Currently, the quest for diverse participation includes looking at ways to reach groups that speak neither English nor Spanish. Diversity is needed because the history of research “is embarrassingly white, straight, and male,” she said.

“This does us a disservice,” Blizinsky said “It is not good science when we continue to rely on the extrapolations based on that population. We are talking about groups of people that have been massively maltreated by science in the past. The battle to rebuild trust is a long and difficult one.”

Betrayed by Research

Before it receives a wealth of data to protect, the NIH program must face the disgraceful history of research abuse of minority populations such as African-Americans, Native Americans, and other groups.

“We are doing this through the lens of ethics,” she said. “We need to think about the implications of our actions: The way we are doing what we are doing, and the people we are trying to enfranchise with this program, and do it in a very conscientious and respectful way. We only get this one chance. There is no right way to do something the wrong way.”

For example, the NIH formed a panel to address concerns of Alaska Native and American Indian participants, including tribal sovereignty and the widespread rejection of DNA tests to establish tribal membership. (See IRB Advisor, November 2018.) Until these and other issues are resolved, the All of Us project has a moratorium on enrolling indigenous people.

“We are hoping to bring them into the program in a way that allows them to shape the way we interact with them,” she said. “To fundamentally change the conversation from ‘We are doing something to them’ to say, ‘They are allowing us, and helping us foster the program in its nascent stages in the tribal communities.’”

These communities distrust the use of genetic data in part because past studies used the data in ways researchers did not include in the informed consent, including to report levels of alcoholism or other stigmatizing tribal data.

“We are doing genomics as part of the All of Us research program, but this is not [just] a genomic study,” Blizinsky said. “We are collecting other valuable data. We are hoping that this is a resource that will be valuable to more than just people studying genomics.”

The challenge in reaching out to communities exploited through research is that they have the most disincentives to participate but could greatly benefit from the research. Even if cures or treatments are discovered, they will be of little good to underserved communities if they are too expensive to benefit the people that need them.

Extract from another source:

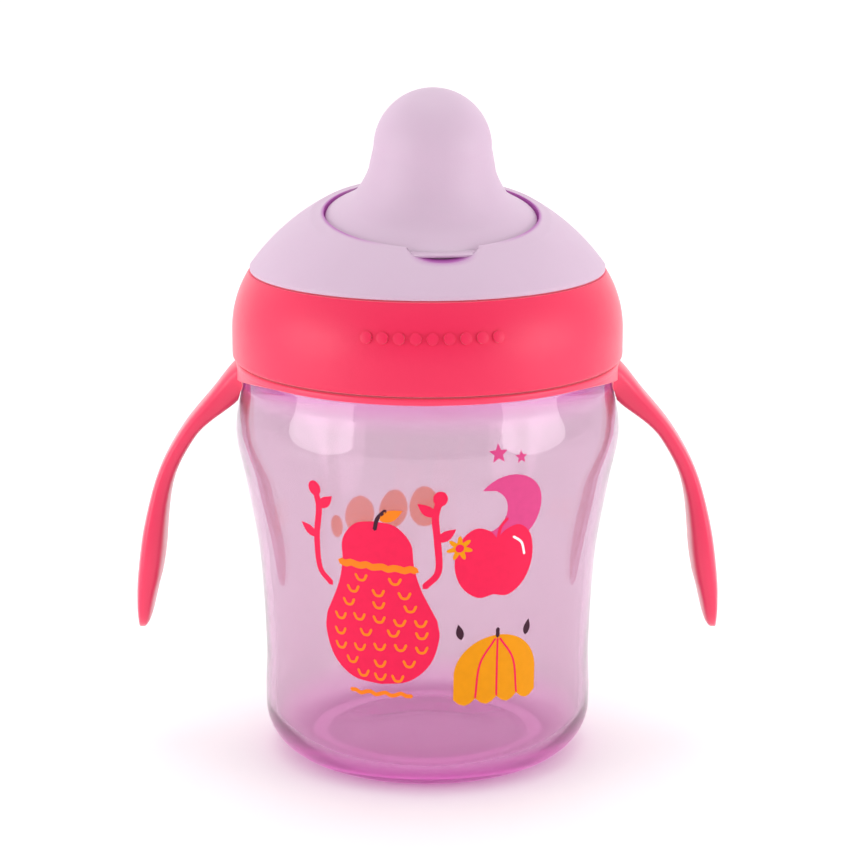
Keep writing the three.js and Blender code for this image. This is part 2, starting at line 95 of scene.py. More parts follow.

# The ring and the collar.
RING_TOP = RING_HIGH.z
RING_R = 36.8
RING_THICK = 1.3
RING_BORE = THREAD_CREST + GAP
HANDLE_REACH = RING_HIGH.x
HANDLE_TIP_Z = RING_LOW.z
END_LENGTH = 11.0  # a grip rounds off over this length
FIRST_POINT = 5  # the points of a handle's line before it lie inside the ring
WEB_REACH = math.radians(44)
WEB_THICK = 0.75
WEB_DROP = 3.4
COLLAR_R = COLLAR_HIGH.x
COLLAR_Z = COLLAR_LOW.z
COLLAR_TOP = COLLAR_HIGH.z
COLLAR_ARC = 20.6
COLLAR_STRAIGHT_Z = 84.0
COLLAR_LIP_R = 30.5
COLLAR_LIP_Z = COLLAR_TOP - 2.2
DOTS = 9
DOT_R = 1.05
DOT_APART = 3.0
DOTS_AT = (1.4, 89.2)  # angle and height of the middle one

# The dome is part of a sphere, and the seat of the cover leans forward in it.
DOME_R = DOME_HIGH.x
DOME_Z = COLLAR_TOP + GAP
DOME_RIM = 0.7
DOME_SPHERE = 41.8
DOME_SKIRT_R = 30.2
DOME_WALL = 2.0
FLANGE_R = 31.8
FLANGE_Z = DOME_LOW.z
FLANGE = 1.1
SPHERE_Z = DOME_Z + DOME_RIM - math.sqrt(DOME_SPHERE**2 - DOME_R**2)
COVER_R = 19.9
COVER_WALL = 1.6
COVER_NECK_R = 11.0
COVER_LENGTH = 24.5
SEAT_R = COVER_R + GAP
SEAT_RIM = math.sqrt(DOME_SPHERE**2 - SEAT_R**2)
COVER_RIM = SEAT_RIM - 1.2
SEAT = COVER_RIM - 1.8
SEAT_PLATE = 2.0
BOSS_R = 17.4
BOSS_WALL = 1.4
SPOUT_BORE = 5.8
SPOUT_HOLE = 7.9
SPOUT_FLANGE_R = SPOUT_HOLE + 3.2
VENT_R = 1.1
VENT_HEAD_R = 1.9
TAB_W = 11.6
TAB_REACH = 0.8
HOLE_TILT = 1.0  # how much lower the seat's edge lies at the back than at the front

LID = Matrix.Rotation(math.radians(6), 4, "Z") @ Matrix.Translation((0, 0, SPHERE_Z))
LEAN = Matrix.Rotation(math.radians(11), 4, "X")
SEATED = LID @ LEAN


# ------------------------------------------------------------------------- outlines


def smooth_line(through, per_span):
    """A rounded line through points in a plane, as Catmull and Rom draw it."""
    first = [2 * a - b for a, b in zip(through[0], through[1])]
    last = [2 * a - b for a, b in zip(through[-1], through[-2])]
    knots = [Vector(p) for p in (first, *through, last)]
    line = []
    for before, a, b, after in zip(knots, knots[1:], knots[2:], knots[3:]):
        for i in range(per_span):
            t = i / per_span
            pull = (b - before) * t + (2 * before - 5 * a + 4 * b - after) * t**2
            pull += (3 * a - before - 3 * b + after) * t**3
            line.append(a + pull / 2)
    line.append(Vector(through[-1]))
    return [tuple(p) for p in line]


def arc(across, up, radius, start, stop, steps):
    """Points on a circle, from one angle in degrees to another."""
    angles = (math.radians(start + (stop - start) * i / steps) for i in range(steps + 1))
    return [(across + radius * math.cos(a), up + radius * math.sin(a)) for a in angles]


def eased(corners, steps=3):
    """An outline whose corners, given as (across, up, radius), are rounded off."""
    line = []
    for i, (x, y, radius) in enumerate(corners):
        here = Vector((x, y))
        if radius == 0 or i in (0, len(corners) - 1):
            line.append(tuple(here))
            continue
        back = (Vector(corners[i - 1][:2]) - here).normalized() * radius
        on = (Vector(corners[i + 1][:2]) - here).normalized() * radius
        for k in range(steps + 1):
            t = k / steps
            line.append(tuple(here + back * (1 - t) ** 2 + on * t**2))
    return line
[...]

“How do we as a program ensure that the benefits that are derived from the data we are collecting benefit the people that have given us the data?” she said. “What happens if we collect information that is then used in a way that reinforces institutionalized stigma that affects a certain population?”

A part of the data use agreement that is still being drafted is how to prevent stigmatizing research from the onset and in later communication of results.

“A lot of the stigma occurs in how the information and findings are conveyed to the community — how that is interpreted and added back into common knowledge,” she said.

For example, research on gender and sexuality can become politicized and taken up by one side or the other as evidence of their views.

“We need to do more research in understanding how gender and sexuality affect health,” she said. “There is a need to do that research, but at the same time we don’t want the community to suffer from the political nature of that label.”

These issues will be addressed through the project’s Resource Access Board, which is part of the All of Us Committee on Access, Privacy and Security.

There is an ongoing effort to develop tools to help researchers “not necessarily ensure, but at least encourage them to convey their information in ways that will not raise that kind of response,” Blizinsky said.

Part of the answer is to have members of a potentially stigmatized community come before the access board and give their views on research that affects their population, she said.